Alex Krasavin traveled through fifteen countries and four continents en route to his MBA. He climbed Kilimanjaro in Tanzania, he organized a class trip to London, he visited Cuba, he worked over the summer in South Africa, and he interviewed for a job with a telecommunications consulting firm in Dubai. Not only did that last trip add one more country to his list, but he took the job.
However, Krasavin says that one of the greatest strengths of Yale SOM is that he never had to leave campus to find a healthy diversity of opinion. “What is fantastic about classes here--and to me this underscores the very spirit of the school--is the diversity of the student body and how proactive the student body is. It wasn’t just listening to a renowned lecturer talk to you about how you should look at a problem, how you can use these strategies to overcome these difficulties, it was the fact that they were getting the whole class to participate and getting the diversity of opinion that helps us all understand things.”
Krasavin himself is an example of diversity of background. He is from Russia originally, but lived in both the U.S. and Europe for a number of years. He has worked in management consulting and in the non-profit sector. This movement between sectors and countries is typical of the approach to business education at Yale, according to Krasavin. “It doesn’t have to be black or white. You don’t have to be non-profit. You don’t have to be for-profit. You don’t have to say I’m going to specialize in telecom in the States and be oblivious to the changes in the rest of the world. That’s the whole point of globalization.”
Similarly, he is looking forward to his work in the telecom industry in the Middle East for both the business challenges it will present and for the possibilities for societal improvement. “What’s happening right now with telecom is that where a lot of these countries initially had monopolies and were quite content with them, now they’re thinking of how they can integrate with the world community…. Technology can have such a fundamental impact and help these countries start developing.”
Dawit Kibreab describes his classmates: “I could not have been happier with the people I met here. Everyone has been very friendly, everyone is helpful. A lot of smart people that are very down to earth and have various interests.”
Kibreab was first attracted to Yale SOM in part for its small size, since he wanted to take an active role in his business school community. He participated in the Marketing Club and the Consulting Club, but he might have been most devoted to the SOM United Soccer Club. “I’m a big fan of soccer,” Says Kibreab. “I get very passionate, and the more I play the more I enjoy it.” He helped the club organize and host the Yale cup, which drew soccer teams from Spain and England, as well as about a dozen other U.S. MBA programs. “I think clubs are a great way to be involved in something that you are passionate about and to get to know people outside the classroom.”
What position does he play? “I’m a midfield and forward, depending on what the team needs,” he says.
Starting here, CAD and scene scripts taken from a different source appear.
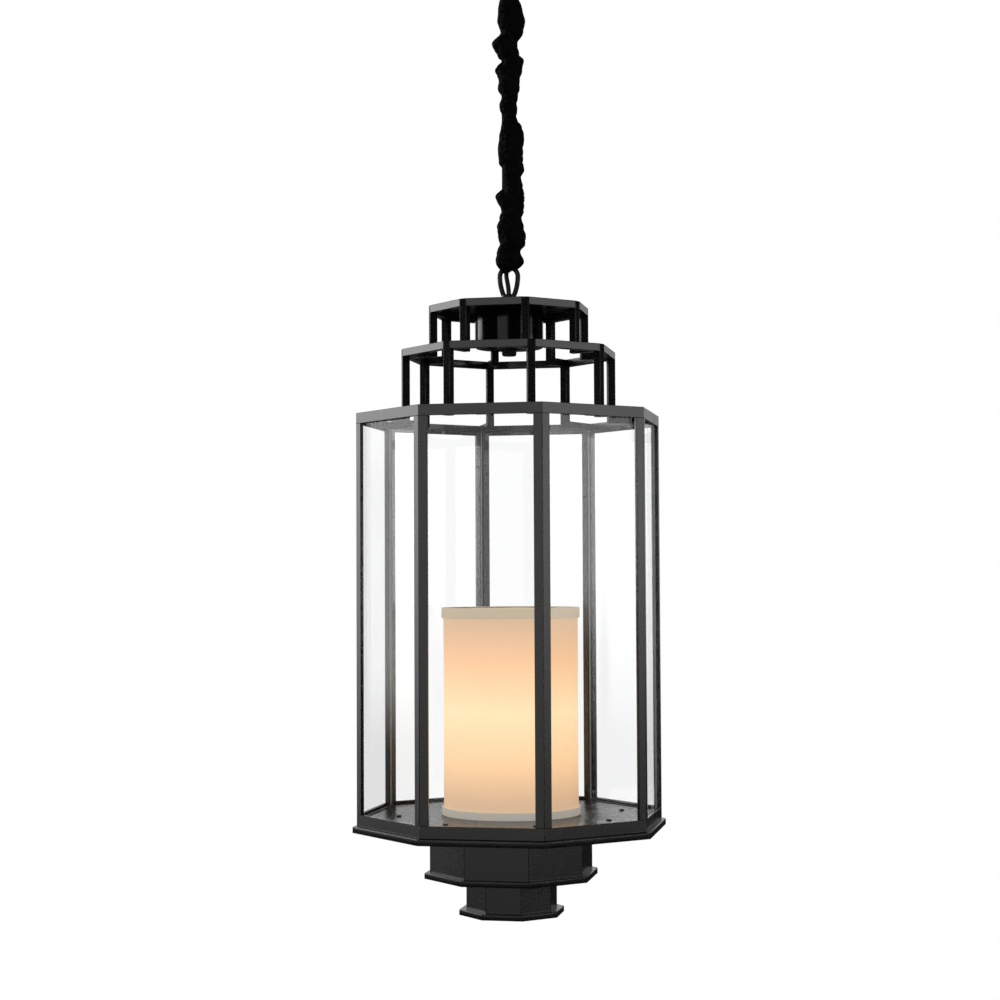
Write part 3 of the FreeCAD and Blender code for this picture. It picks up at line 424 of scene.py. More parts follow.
@dataclass(frozen=True)
class ClearGlass:
    """Float glass as a thin skin: clear face on, reflecting at a glance, greyer along cut edges."""

    name: str = "clear_float_glass"
    tint: Colour = (0.988, 0.990, 0.989)
    edge: Colour = (0.48, 0.53, 0.51)
    index: float = 1.5
    shine: float = 0.35

    def make(self) -> bpy.types.Material:
        """The material."""
        graph = Graph(self.name)
        film = graph.noise(6.0, 4.0, 0.6)
        wave = graph.noise(9.0, 1.0, 0.5)
        through = graph.node("ShaderNodeBsdfTransparent", inputs={"Color": self.tint})
        normal = graph.bump(wave, 0.0006, 0.12)
        mirror = graph.node("ShaderNodeBsdfAnisotropic", inputs={
            "Color": (1.0, 1.0, 1.0), "Roughness": 0.02 + film.span(0.4, 0.8) * 0.05, "Normal": normal})
        behind = graph.node("ShaderNodeNewGeometry", output="Backfacing")
        bending = self.index + behind * (1.0 / self.index - self.index)
        gloss = graph.node("ShaderNodeFresnel", inputs={"IOR": bending})
        shine = gloss * self.shine + film.span(0.45, 0.9) * 0.01
        sheet = graph.node("ShaderNodeMixShader", inputs={0: shine, 1: through, 2: mirror})
        cut = graph.surface(Base_Color=self.edge, Roughness=0.25, Alpha=0.8)
        facing = graph.node("ShaderNodeAttribute", {"attribute_name": "cut_edge"}, output="Fac")
        return graph.done(graph.node("ShaderNodeMixShader", inputs={0: facing, 1: sheet, 2: cut}))


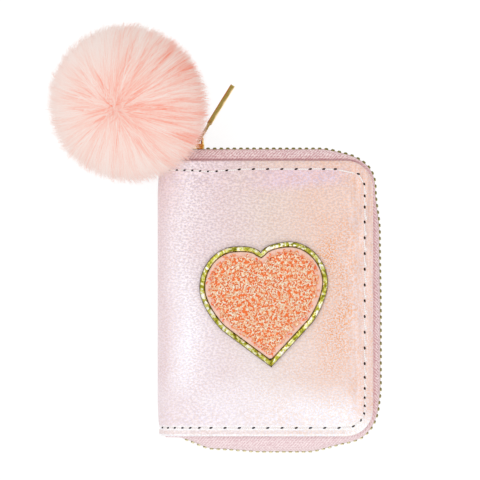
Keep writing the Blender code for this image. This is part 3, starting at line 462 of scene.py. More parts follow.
def foil_finish():
    """Crumpled gold foil of the heart's border, in long flat facets, painted at random from olive shade to
    white glints.
    """
    finish = Finish("foil_border", Metallic=0.8, Roughness=0.3)
    where = finish.place()
    # Painted reflections: each facet has its own brightness, from dark olive shade to white glints
    tone = finish.node("SeparateColor", {0: finish.cells(where, 860.0, output=1)}).outputs
    blur = finish.noise(where, 700.0)
    hue = finish.ramp(
        finish.plus(tone[0], finish.span(blur, 0.3, 0.7, -0.3, 0.3), True),
        (0.0, (126, 122, 22)), (0.26, (176, 176, 48)), (0.54, (218, 216, 106)),
        (0.78, (244, 242, 186)), (0.95, (255, 255, 244)))
    chip = finish.span(finish.noise(where, 1500.0, 1.0), 0.70, 0.74)
    crease = finish.bump(finish.cells(where, 420.0), 0.4 * MM, 0.7)
    return finish.done(
        Base_Color=finish.mix(chip, hue, (226, 150, 10)),
        Normal=finish.bump(blur, 0.3 * MM, 0.6, crease),
        Roughness=finish.span(tone[2], 0.0, 1.0, 0.2, 0.5))


def chenille_finish():
    """Curly yarn: pale peach on its crests and saturated orange down between them."""
    finish = Finish("chenille", Roughness=0.9, Sheen_Weight=0.05, Sheen_Roughness=0.4)
    fuzz = finish.noise(finish.place(), 1050.0, 1.0)
    lift = finish.plus(finish.attribute("lift"), finish.span(fuzz, 0.3, 0.7, -0.15, 0.15))
    return finish.done(
        Base_Color=finish.ramp(
            lift, (0.34, (1.0, 0.17, 0.02)), (0.46, (1.0, 0.33, 0.09)), (0.56, (1.0, 0.53, 0.27)),
            (0.69, (1.0, 0.67, 0.42)), (0.86, (1.0, 0.94, 0.80))),
        Normal=finish.bump(fuzz, 0.03 * MM, 0.8))


def plain_cloth_finish(name, colour, sheen=0.5, scale=1600.0):
    """Dense short cloth, such as satin or felt."""
    finish = Finish(name, Roughness=0.7, Sheen_Weight=sheen, Sheen_Roughness=0.4)
    fibre = finish.noise(finish.stretch(finish.place(), 1.0, 0.3), scale, 3.0)
    colour = linear(colour)
    darker = tuple(part * 0.82 for part in colour[:3]) + (1.0,)
    return finish.done(
        Base_Color=finish.mix(finish.span(fibre, 0.3, 0.7), darker, colour),
        Normal=finish.bump(fibre, 0.05 * MM, 0.7))


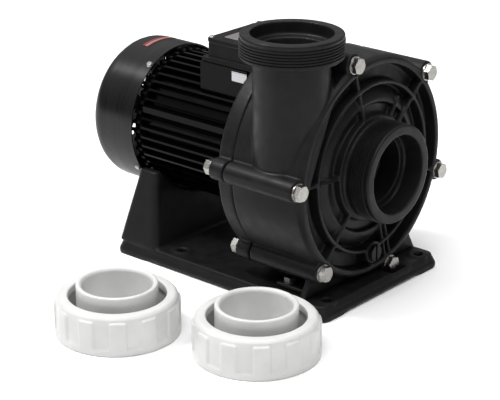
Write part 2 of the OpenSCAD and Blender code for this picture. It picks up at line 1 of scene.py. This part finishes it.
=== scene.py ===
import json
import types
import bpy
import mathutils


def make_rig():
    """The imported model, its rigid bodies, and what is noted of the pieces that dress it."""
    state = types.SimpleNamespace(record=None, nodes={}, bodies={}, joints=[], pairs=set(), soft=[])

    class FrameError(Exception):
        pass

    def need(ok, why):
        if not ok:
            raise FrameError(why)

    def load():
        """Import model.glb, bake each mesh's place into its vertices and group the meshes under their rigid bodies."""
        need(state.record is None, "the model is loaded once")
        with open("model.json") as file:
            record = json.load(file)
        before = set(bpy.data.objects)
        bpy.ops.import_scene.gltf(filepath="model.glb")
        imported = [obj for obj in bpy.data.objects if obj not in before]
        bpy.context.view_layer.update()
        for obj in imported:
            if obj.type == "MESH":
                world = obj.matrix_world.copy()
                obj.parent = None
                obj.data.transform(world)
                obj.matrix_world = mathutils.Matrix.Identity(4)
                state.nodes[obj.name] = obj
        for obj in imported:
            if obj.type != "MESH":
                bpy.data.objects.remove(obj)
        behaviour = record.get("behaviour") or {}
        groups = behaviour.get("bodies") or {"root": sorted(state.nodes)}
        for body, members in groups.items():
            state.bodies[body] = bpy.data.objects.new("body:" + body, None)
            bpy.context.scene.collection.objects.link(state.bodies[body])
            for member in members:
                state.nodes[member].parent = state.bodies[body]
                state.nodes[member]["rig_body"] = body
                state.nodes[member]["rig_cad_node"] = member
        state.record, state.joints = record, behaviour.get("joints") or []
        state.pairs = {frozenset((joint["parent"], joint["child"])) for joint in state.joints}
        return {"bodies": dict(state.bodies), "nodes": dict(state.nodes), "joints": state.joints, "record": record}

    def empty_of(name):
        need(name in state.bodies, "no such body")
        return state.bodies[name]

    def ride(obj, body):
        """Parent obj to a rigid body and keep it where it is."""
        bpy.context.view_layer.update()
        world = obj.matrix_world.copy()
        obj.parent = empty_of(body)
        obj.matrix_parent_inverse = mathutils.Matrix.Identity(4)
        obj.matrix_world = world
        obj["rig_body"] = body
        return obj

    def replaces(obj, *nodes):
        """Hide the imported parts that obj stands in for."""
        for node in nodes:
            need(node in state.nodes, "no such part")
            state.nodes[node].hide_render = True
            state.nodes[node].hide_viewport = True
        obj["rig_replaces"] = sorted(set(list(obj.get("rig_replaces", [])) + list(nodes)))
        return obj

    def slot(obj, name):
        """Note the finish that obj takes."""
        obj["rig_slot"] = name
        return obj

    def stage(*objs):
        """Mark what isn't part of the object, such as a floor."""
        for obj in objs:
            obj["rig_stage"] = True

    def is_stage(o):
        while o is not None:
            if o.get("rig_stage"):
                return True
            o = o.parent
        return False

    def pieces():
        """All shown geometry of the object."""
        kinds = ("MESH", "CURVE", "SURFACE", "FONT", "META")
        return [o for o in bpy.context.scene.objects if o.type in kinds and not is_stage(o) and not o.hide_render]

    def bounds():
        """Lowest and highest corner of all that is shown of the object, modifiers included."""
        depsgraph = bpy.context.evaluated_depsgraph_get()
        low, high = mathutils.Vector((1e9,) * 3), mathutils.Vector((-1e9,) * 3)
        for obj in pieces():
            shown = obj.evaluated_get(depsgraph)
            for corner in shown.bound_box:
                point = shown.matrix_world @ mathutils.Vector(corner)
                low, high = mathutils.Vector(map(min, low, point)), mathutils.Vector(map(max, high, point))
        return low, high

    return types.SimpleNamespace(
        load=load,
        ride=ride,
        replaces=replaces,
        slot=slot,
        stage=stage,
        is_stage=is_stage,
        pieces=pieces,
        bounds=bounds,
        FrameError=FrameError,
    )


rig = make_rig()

Kibreab, who was born in Eritrea and grew up as a refugee in Sweden, also takes a passionate interest in how multinational corporations are responding to globalization. “I see how the world’s getting smaller and smaller, and you see all these big conglomerate companies that have operations in nearly all the countries in the world. As the world gets smaller, people are more aware what goes on in other countries, and a lot of unfairness is ongoing. So there’s a lot of pressure for corporations to not just add to their bottom line, but also to make sure that they have responsibility for developing these countries that they operate in. As a leader, you’re not only responsible to the shareholder, you’re responsible to the society.”
Reetika Motwane describes her experience as co-coordinator of the Internship Fund as a “hands-on leadership experience” and “almost a full-time job.” The Internship Fund provides financial support for Yale MBA students who work as summer associates in the public and non-profit sectors. In the first year, Motwane and the other co-coordinator of the group oversaw a number of fund-raising activities that later benefited their classmates and managed the fund and a host of other student volunteers. The year was a great success for the Internship Fund; among other things, the group raised over $150,000. Says Motwane, “It was amazing to see that school spirit come together for so many functions.”
The experience of running the Internship Fund was also a benefit for Motwane. “I learned so much about myself and about leadership. You can listen to it in class but when you’re working with someone on a regular basis and when you have them giving you feedback, that’s how you really learn.”
Motwane also undertook a strategic planning project for the fund in her second year, and she is looking forward to staying involved with the organization as a graduate. “There were times when I would actually sit back and say, ‘I wish I could do this full time, this is just so much fun.’”
Meanwhile, in her other full-time job as a student, Motwane enjoyed classes such as Designing & Managing Organizations and Competitive Strategy. And, after doing a summer internship with Yale University, decided she wanted to work in internal consulting. “I found my niche within the MBA,” she says.